**Required work**: Would you quote the material below in full and unchanged?

**Supplied data**:
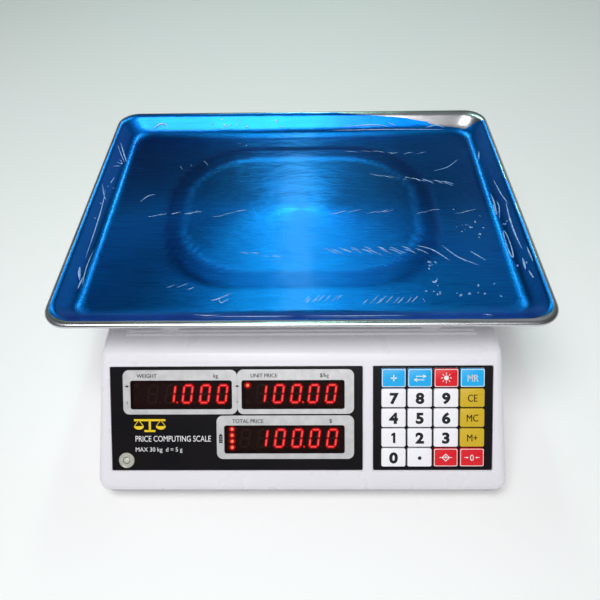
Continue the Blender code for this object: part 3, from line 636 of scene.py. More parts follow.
def shell_blank():
    """The outer skin of the top half, with its edges weighted for rounding and two low steps in its deck."""
    outline = ((SHELL_LOW.y, SEAM_Z), (LIP.y, LIP.z), (RIDGE.y, RIDGE.z), (REAR_TOP_Y, RIDGE.z),
               (SHELL_HIGH.y, SEAM_Z))
    shape = bmesh.new()
    side = shape.faces.new([shape.verts.new((0, y, z)) for y, z in outline])
    pushed = bmesh.ops.extrude_face_region(shape, geom=[side])["geom"]
    right_side = {part for part in pushed if isinstance(part, bmesh.types.BMVert)}
    for vert in shape.verts:
        vert.co.x = half_width_at(vert.co.z) * (1 if vert in right_side else -1)
    bmesh.ops.recalc_face_normals(shape, faces=shape.faces)
    bottom = min(shape.faces, key=lambda face: face.calc_center_median().z)
    bmesh.ops.delete(shape, geom=[bottom], context="FACES_ONLY")
    weights = shape.edges.layers.float.new("bevel_weight_edge")  # shares of the rounding's 8 mm
    for edge in shape.edges:
        middle = (edge.verts[0].co + edge.verts[1].co) / 2
        if edge.is_boundary:
            continue
        runs_across = abs(edge.verts[0].co.x - edge.verts[1].co.x) > 20 * MM
        if not runs_across:
            edge[weights] = 1 if middle.z < LIP.z or middle.y > REAR_TOP_Y else 0.75
        elif middle.y < 0 and middle.z > RIDGE.z - MM:
            edge[weights] = 0.16
        else:
            edge[weights] = 0.5
    deck = max(shape.faces, key=lambda face: face.calc_center_median().z)
    step_weight = 0.06
    for margin, rise in ((DECK_MARGIN, 0), mm(1.3, 1.3), mm(2.2, 0), mm(1.2, 1.2)):
        bmesh.ops.inset_region(shape, faces=[deck], thickness=margin, depth=rise)
        if margin == DECK_MARGIN:
            for vert in deck.verts:
                vert.co.y += 8 * MM if vert.co.y > 0 else 0
        for edge in deck.edges:
            edge[weights] = step_weight
    return shape


def top_shell():
    made = placed("top_shell", mesh_from("top_shell", shell_blank()))
    bevel = made.modifiers.new("round_edges", "BEVEL")
    bevel.width = 8 * MM
    bevel.segments = 7
    bevel.limit_method = "WEIGHT"
    wall = made.modifiers.new("wall", "SOLIDIFY")
    wall.thickness = 3 * MM
    wall.offset = -1
    wall.use_even_offset = True
    settle(made)
    deep, proud = mm(14, 4)
    pocket = LABEL_SHEET - LABEL_FACE + 0.3 * MM
    cutters = [panel_cutter(name, edges, -depth, proud, matrix) for name, edges, depth, matrix in (
        ("display_pocket", grown(DISPLAY_EDGES, 0.4 * MM), pocket, FRONT),
        ("keypad_pocket", grown(KEYPAD_EDGES, 0.4 * MM), pocket, FRONT),
        ("display_opening", mm(-126, 34, -66, -8), deep, FRONT),
        ("keypad_opening", grown(KEYPAD_EDGES, -3 * MM), deep, FRONT),
        ("rear_pocket", grown(REAR_EDGES, 0.4 * MM), pocket, REAR),
        ("rear_opening", mm(-127, 127, -12, 12), deep, REAR),
    )]
    for number, edges in enumerate((DISPLAY_EDGES, KEYPAD_EDGES)):
        left, right, low, high = grown(edges, 1.2 * MM)
        rim = (left, right, low, high + 1.9 * MM)
        cutters.append(groove(f"label_groove_{number}", rim, 0.5 * MM, 0.35 * MM, FRONT))
    cutters.append(groove("rear_groove", grown(REAR_EDGES, 2 * MM), 0.5 * MM, 0.35 * MM, REAR))
    for node, size in (("switch_bezel", mm(13.4, 19.4)), ("power_inlet", mm(27.8, 20.2))):
        edges = around(middle_of(node).y, size)
        cutters.append(panel_cutter(node + "_opening", edges, -deep, proud, SIDE))
    for number, (x, y) in enumerate(POSTS):
        hole = (f"post_hole_{number}", POST_HOLE, RIDGE.z - 11.3 * MM, COLLAR_TOP + 4 * MM)
        cutters.append(rod(*hole, x, y, 42))
    cutters.append(rod("level_hole", 6.2 * MM, -deep, proud, LEVEL_SPOT.x, LEVEL_SPOT.y, 32, FRONT))
    cut(made, cutters, folded=True)
    finish_piece(made, "base", "housing_white", ["top_housing"])


def post_collars():
    """A raised, filleted collar round each post's hole in the deck."""
    deck = RIDGE.z + 1.6 * MM
    shape = bmesh.new()
    bore, shoulder, foot = mm(9.6, 12.4, 17)
    rounding, fillet, fillet_rise = mm(1.4, 2.4, 1.2)
    profile = [(bore, deck - 2 * MM), (bore, COLLAR_TOP - 0.6 * MM), (10.2 * MM, COLLAR_TOP)]
    profile += [(shoulder + rounding * sin(angle), COLLAR_TOP - rounding * (1 - cos(angle)))
                for angle in quarter_turn(4)]
    profile += [(foot - fillet * cos(angle), deck + fillet_rise - fillet_rise * sin(angle))
                for angle in quarter_turn(4)]
    profile.append((foot, deck - 2 * MM))
    for x, y in POSTS:
        rings = [[(*spot, height) for spot in circle(x, y, radius, 48)] for radius, height in profile]
        loft(rings, shape, wrapped=True)
    finish_piece(object_from("post_collars", shape, 40), "base", "housing_white")


def bottom_tray():
    """The lower half's skin: rounded along its foot, with the battery's hatch, vents and screw wells cut in."""
    top = TRAY_HIGH.z if TRAY_HIGH.z < SEAM_Z else SEAM_Z - 0.3 * MM

    def ring(inset, z):
        return inset_ring((TRAY_LOW.x, TRAY_HIGH.x, TRAY_LOW.y, TRAY_HIGH.y), 9 * MM, inset, z, 10)

    foot = 2 * MM
    rings = [ring(foot * (1 - sin(angle)), BASE_Z + foot * (1 - cos(angle))) for angle in quarter_turn(5)]
    made = object_from("bottom_tray", loft([*rings, ring(0, top)]))
    hollow = object_from("tray_hollow", loft([ring(3 * MM, BASE_Z + 3 * MM), ring(3 * MM, top + 3 * MM)]))
    hatch_low, hatch_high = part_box("battery_cover")
    hatch = grown((hatch_low.x, hatch_high.x, hatch_low.y, hatch_high.y), 0.4 * MM)
    cutters = [hollow, panel_cutter("tray_hatch", hatch, BASE_Z - MM, BASE_Z + 5 * MM)]
    for number, x in enumerate(range(-40, 41, 10)):
        slot = around(x * MM, mm(3, 40))
        cutters.append(panel_cutter(f"vent_{number}", slot, BASE_Z - MM, BASE_Z + 1.2 * MM, radius=1.4 * MM))
    for number, (x, y) in enumerate(CASE_SCREWS):
        cutters.append(rod(f"screw_well_{number}", 4.2 * MM, BASE_Z - MM, BASE_Z + 2.2 * MM, x, y))
    cut(made, cutters)
    finish_piece(made, "base", "base_grey", ["bottom_housing"])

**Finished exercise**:
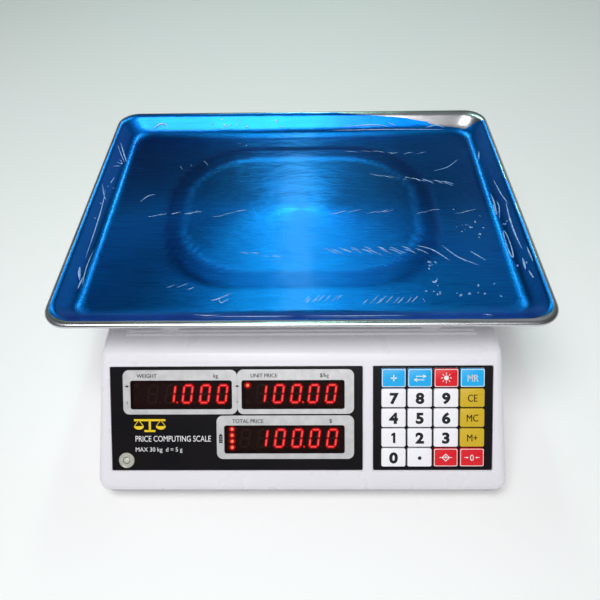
Continue the Blender code for this object: part 3, from line 636 of scene.py. More parts follow.
def shell_blank():
    """The outer skin of the top half, with its edges weighted for rounding and two low steps in its deck."""
    outline = ((SHELL_LOW.y, SEAM_Z), (LIP.y, LIP.z), (RIDGE.y, RIDGE.z), (REAR_TOP_Y, RIDGE.z),
               (SHELL_HIGH.y, SEAM_Z))
    shape = bmesh.new()
    side = shape.faces.new([shape.verts.new((0, y, z)) for y, z in outline])
    pushed = bmesh.ops.extrude_face_region(shape, geom=[side])["geom"]
    right_side = {part for part in pushed if isinstance(part, bmesh.types.BMVert)}
    for vert in shape.verts:
        vert.co.x = half_width_at(vert.co.z) * (1 if vert in right_side else -1)
    bmesh.ops.recalc_face_normals(shape, faces=shape.faces)
    bottom = min(shape.faces, key=lambda face: face.calc_center_median().z)
    bmesh.ops.delete(shape, geom=[bottom], context="FACES_ONLY")
    weights = shape.edges.layers.float.new("bevel_weight_edge")  # shares of the rounding's 8 mm
    for edge in shape.edges:
        middle = (edge.verts[0].co + edge.verts[1].co) / 2
        if edge.is_boundary:
            continue
        runs_across = abs(edge.verts[0].co.x - edge.verts[1].co.x) > 20 * MM
        if not runs_across:
            edge[weights] = 1 if middle.z < LIP.z or middle.y > REAR_TOP_Y else 0.75
        elif middle.y < 0 and middle.z > RIDGE.z - MM:
            edge[weights] = 0.16
        else:
            edge[weights] = 0.5
    deck = max(shape.faces, key=lambda face: face.calc_center_median().z)
    step_weight = 0.06
    for margin, rise in ((DECK_MARGIN, 0), mm(1.3, 1.3), mm(2.2, 0), mm(1.2, 1.2)):
        bmesh.ops.inset_region(shape, faces=[deck], thickness=margin, depth=rise)
        if margin == DECK_MARGIN:
            for vert in deck.verts:
                vert.co.y += 8 * MM if vert.co.y > 0 else 0
        for edge in deck.edges:
            edge[weights] = step_weight
    return shape


def top_shell():
    made = placed("top_shell", mesh_from("top_shell", shell_blank()))
    bevel = made.modifiers.new("round_edges", "BEVEL")
    bevel.width = 8 * MM
    bevel.segments = 7
    bevel.limit_method = "WEIGHT"
    wall = made.modifiers.new("wall", "SOLIDIFY")
    wall.thickness = 3 * MM
    wall.offset = -1
    wall.use_even_offset = True
    settle(made)
    deep, proud = mm(14, 4)
    pocket = LABEL_SHEET - LABEL_FACE + 0.3 * MM
    cutters = [panel_cutter(name, edges, -depth, proud, matrix) for name, edges, depth, matrix in (
        ("display_pocket", grown(DISPLAY_EDGES, 0.4 * MM), pocket, FRONT),
        ("keypad_pocket", grown(KEYPAD_EDGES, 0.4 * MM), pocket, FRONT),
        ("display_opening", mm(-126, 34, -66, -8), deep, FRONT),
        ("keypad_opening", grown(KEYPAD_EDGES, -3 * MM), deep, FRONT),
        ("rear_pocket", grown(REAR_EDGES, 0.4 * MM), pocket, REAR),
        ("rear_opening", mm(-127, 127, -12, 12), deep, REAR),
    )]
    for number, edges in enumerate((DISPLAY_EDGES, KEYPAD_EDGES)):
        left, right, low, high = grown(edges, 1.2 * MM)
        rim = (left, right, low, high + 1.9 * MM)
        cutters.append(groove(f"label_groove_{number}", rim, 0.5 * MM, 0.35 * MM, FRONT))
    cutters.append(groove("rear_groove", grown(REAR_EDGES, 2 * MM), 0.5 * MM, 0.35 * MM, REAR))
    for node, size in (("switch_bezel", mm(13.4, 19.4)), ("power_inlet", mm(27.8, 20.2))):
        edges = around(middle_of(node).y, size)
        cutters.append(panel_cutter(node + "_opening", edges, -deep, proud, SIDE))
    for number, (x, y) in enumerate(POSTS):
        hole = (f"post_hole_{number}", POST_HOLE, RIDGE.z - 11.3 * MM, COLLAR_TOP + 4 * MM)
        cutters.append(rod(*hole, x, y, 42))
    cutters.append(rod("level_hole", 6.2 * MM, -deep, proud, LEVEL_SPOT.x, LEVEL_SPOT.y, 32, FRONT))
    cut(made, cutters, folded=True)
    finish_piece(made, "base", "housing_white", ["top_housing"])


def post_collars():
    """A raised, filleted collar round each post's hole in the deck."""
    deck = RIDGE.z + 1.6 * MM
    shape = bmesh.new()
    bore, shoulder, foot = mm(9.6, 12.4, 17)
    rounding, fillet, fillet_rise = mm(1.4, 2.4, 1.2)
    profile = [(bore, deck - 2 * MM), (bore, COLLAR_TOP - 0.6 * MM), (10.2 * MM, COLLAR_TOP)]
    profile += [(shoulder + rounding * sin(angle), COLLAR_TOP - rounding * (1 - cos(angle)))
                for angle in quarter_turn(4)]
    profile += [(foot - fillet * cos(angle), deck + fillet_rise - fillet_rise * sin(angle))
                for angle in quarter_turn(4)]
    profile.append((foot, deck - 2 * MM))
    for x, y in POSTS:
        rings = [[(*spot, height) for spot in circle(x, y, radius, 48)] for radius, height in profile]
        loft(rings, shape, wrapped=True)
    finish_piece(object_from("post_collars", shape, 40), "base", "housing_white")


def bottom_tray():
    """The lower half's skin: rounded along its foot, with the battery's hatch, vents and screw wells cut in."""
    top = TRAY_HIGH.z if TRAY_HIGH.z < SEAM_Z else SEAM_Z - 0.3 * MM

    def ring(inset, z):
        return inset_ring((TRAY_LOW.x, TRAY_HIGH.x, TRAY_LOW.y, TRAY_HIGH.y), 9 * MM, inset, z, 10)

    foot = 2 * MM
    rings = [ring(foot * (1 - sin(angle)), BASE_Z + foot * (1 - cos(angle))) for angle in quarter_turn(5)]
    made = object_from("bottom_tray", loft([*rings, ring(0, top)]))
    hollow = object_from("tray_hollow", loft([ring(3 * MM, BASE_Z + 3 * MM), ring(3 * MM, top + 3 * MM)]))
    hatch_low, hatch_high = part_box("battery_cover")
    hatch = grown((hatch_low.x, hatch_high.x, hatch_low.y, hatch_high.y), 0.4 * MM)
    cutters = [hollow, panel_cutter("tray_hatch", hatch, BASE_Z - MM, BASE_Z + 5 * MM)]
    for number, x in enumerate(range(-40, 41, 10)):
        slot = around(x * MM, mm(3, 40))
        cutters.append(panel_cutter(f"vent_{number}", slot, BASE_Z - MM, BASE_Z + 1.2 * MM, radius=1.4 * MM))
    for number, (x, y) in enumerate(CASE_SCREWS):
        cutters.append(rod(f"screw_well_{number}", 4.2 * MM, BASE_Z - MM, BASE_Z + 2.2 * MM, x, y))
    cut(made, cutters)
    finish_piece(made, "base", "base_grey", ["bottom_housing"])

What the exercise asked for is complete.